Optimize Chemical Treatments
Precisely dose and deploy scale inhibitors where and when they are most needed.
Design Safer Systems
Engineer production systems, choose materials, and manage fluid chemistry to inherently reduce scaling risk.
Plan Maintenance
Schedule cleaning or remediation operations proactively before scale causes operational issues or failures.

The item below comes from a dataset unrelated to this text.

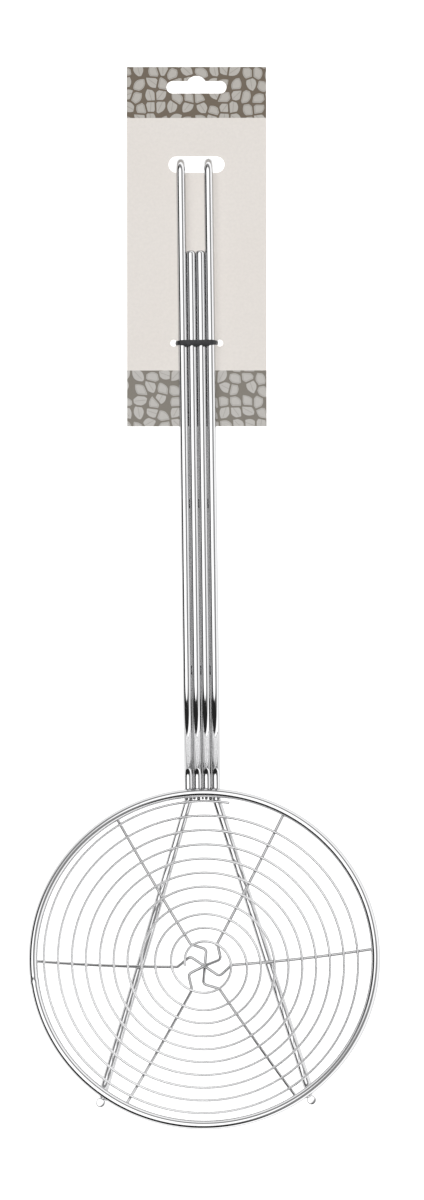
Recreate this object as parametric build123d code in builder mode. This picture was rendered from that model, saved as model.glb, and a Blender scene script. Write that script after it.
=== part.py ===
from build123d import *
from math import acos, asin, atan2, cos, hypot, radians, sin, sqrt, tan
import os

# Spider skimmer: a shallow basket wound from one spiral wire, on a handle of four parallel
# wires whose outer pair ends in a hook, hung on a card.
# It lies on its back with the basket opening upwards. The handle runs towards +Y, X is across
# it, and the origin is under the centre of the outline, on the surface that it lies on.

# Wires
frame_gauge = 4.7            # rim, outer wire and inner handle wires
spoke_gauge = 1.6
spiral_gauge = 1.4
weld_sink = 0.04             # how far wires that cross are pressed into each other at a weld
wire_gap = 0.06              # between neighbouring wires of the handle

# Basket
rim_diameter = 180.7         # over the outside of the rim wire
basket_depth = 20.4          # from the centre of the rim wire down to the spokes at the hub
near_slope = 2.57            # degrees between the dish and the ground at the near rim
seam_angle = 188.0           # degrees round the rim to its butt weld
seam_length = 2.6
seam_height = 0.16

# Spokes: three wires, each with an arm at two of these angles
spoke_angles = (2.6, 61.3, 120.6, 180.2, 241.8, 302.1)
hub_radius = 9.3             # where an arm turns out of the hub's straight stretch
hub_swirl = 37.0             # degrees that the straight stretch lags behind its arm
hub_exit = 14.0              # where an arm has turned into its radial line
hub_lead = 3.0               # straight length between that turn and the dish's curve
hub_bend = 2.2               # bend radius of the two turns
hub_hump_bend = 12.0         # bend radius where a wire humps over or under the next at the hub

# Spiral, wound outwards and clockwise as seen from above
spiral_first_top = 13.1      # radius of the first turn on the handle's side
spiral_first_bottom = 14.4   # radius of the first turn on the far side
spiral_turns = 10
spiral_tail_bend = 9.9       # bend radius between the tail and the first turn
spiral_tail_offset = 10.2    # from the hub out to the tail
spiral_last_arc = 9.4        # degrees that the spiral runs on past the handle's line
spiral_rim_gap = 0.6         # between the last turn and the inside of the rim

# Handle
crank_height = 24.0          # from the level wires under the rim up to the handle
crank_run = 29.9             # length that the slope between them takes along the handle
crank_to_rim = 11.8          # from the near rim to the foot of the slope
crank_foot_bend = 10.0
crank_head_bend = 42.0
hook_to_rim = 326.3          # from the near rim to the hook's uprights
hook_bend = 5.4              # bend radius at the top of the hook
hook_foot_bend = 7.0
hook_return = 38.0           # length of the leg that runs back under the handle
bridge_bend_share = 0.97     # bend radius at the hook's tip over the outer wires' half spacing
inner_top_to_rim = 280.5     # from the near rim to the inner wires' upper ends
inner_overhang = 2.9         # how far the inner wires run past the near rim
inner_end_round = 1.5        # rounding at the ends of the inner wires

# Arms that spread from the handle to the far rim
arm_overhang = 3.7           # how far the outer wires run past the near rim before they spread
arm_spread_bend = 12.0
arm_knee_bend = 60.0
arm_end_angle = 35.4         # degrees between the far point of the rim and an arm's end
arm_end_bend = 9.0
arm_end_rise = 1.2           # from the rim's centre up to the end of the arm
arm_end_round = 0.9          # rounding at the ends of the outer wire

# Tack welds under the handle
tack_places = (64.0, 150.0, 268.0)    # from the near rim
tack_radius = 0.9
tack_drop = 1.4              # from the centre of the wires down to the bead
tack_length = 5.0

# Card
card_width = 72.0
card_height = 185.6
card_thickness = 0.5
card_play = 0.05             # between the card and the wires
card_above_hook = 49.2       # from the hook's uprights to the card's top edge
card_turn = 0.65             # degrees that the card hangs askew of the handle, about the tie
euro_slot_width = 31.0
euro_slot_height = 6.4
euro_slot_drop = 10.5        # from the card's top edge to the middle of the slot
euro_dome_width = 9.3
euro_dome_height = 2.7
hook_slot_side_play = 4.95   # between the outer wires and the ends of the slot
hook_slot_play = 0.65        # between the hook and the slot's upper edge

# Tie
tie_width = 2.8
tie_thickness = 0.8
tie_below_hook = 93.4        # from the hook's uprights down to the tie
tie_hole_offset = 11.9       # from the middle of the card to each hole for the tie
tie_hole_play = 0.25
tie_back_bend = 0.7

# Places worked out from the sizes above
wire_pitch = frame_gauge + wire_gap
inner_x = wire_pitch / 2
outer_x = inner_x + wire_pitch
ground_z = frame_gauge / 2
handle_z = ground_z + crank_height

# The dish is a part of a sphere. Rim, spokes and spiral lie on three spheres with one centre,
# so that each wire seats on the next all over.
rim_radius = (rim_diameter - frame_gauge) / 2
spoke_seat = (frame_gauge + spoke_gauge) / 2 - weld_sink
spiral_seat = (spoke_gauge + spiral_gauge) / 2 - weld_sink
cap_depth = basket_depth - spoke_seat
dish_centre = (rim_radius**2 - cap_depth**2) / (2 * cap_depth)
rim_sphere = hypot(rim_radius, dish_centre)
spoke_sphere = rim_sphere + spoke_seat
spiral_sphere = spoke_sphere - spiral_seat
rim_slope = asin(rim_radius / rim_sphere)

# The basket tips towards the handle until the dish is nearly level at the near rim, which
# lies on the four wires. All places along the handle are measured from there.
tilt = rim_slope - radians(near_slope)
near_rim_z = ground_z + frame_gauge - weld_sink
far_reach = 2 * rim_radius * cos(tilt) + frame_gauge / 2
card_skew = radians(card_turn)
card_over_tie = card_above_hook + tie_below_hook
top_corner_over_tie = card_over_tie * cos(card_skew) + card_width / 2 * sin(card_skew)
card_reach = hook_to_rim - tie_below_hook + top_corner_over_tie
near_rim_y = (far_reach - card_reach) / 2
rim_y = near_rim_y - rim_radius * cos(tilt)
rim_z = near_rim_z + rim_radius * sin(tilt)
dish = Plane(origin=(0, rim_y, rim_z), x_dir=(1, 0, 0), z_dir=(0, sin(tilt), cos(tilt)))


def sphere_height(radius, sphere):
    """Height of one of the spheres over the rim's plane, at some distance from its axis."""
    return dish_centre - sqrt(sphere**2 - radius**2)


def dish_point(radius, angle, height=0):
    """A point by its distance from the dish's axis, its angle round it and its height."""
    flat = (radius * cos(radians(angle)), radius * sin(radians(angle)), height)
    return dish.from_local_coords(flat)


def on_sphere(radius, angle, sphere):
    """A point of one of the spheres."""
    return dish_point(radius, angle, sphere_height(radius, sphere))


def round_wire(path, gauge):
    """Carries a round section along a path, inside the current part."""
    with BuildSketch(Plane(origin=path @ 0, z_dir=path % 0)) as section:
        Circle(gauge / 2)
    sweep(sections=section.sketch, path=path)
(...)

The battle against the "invisible enemy" continues, driven by ever-more-accurate models and innovative experiments. By mastering the kinetics of a few stubborn crystals, we safeguard the vast, complex networks that deliver the energy and resources powering our world. It's a testament to the power of fundamental science to solve billion-dollar problems, one ion at a time.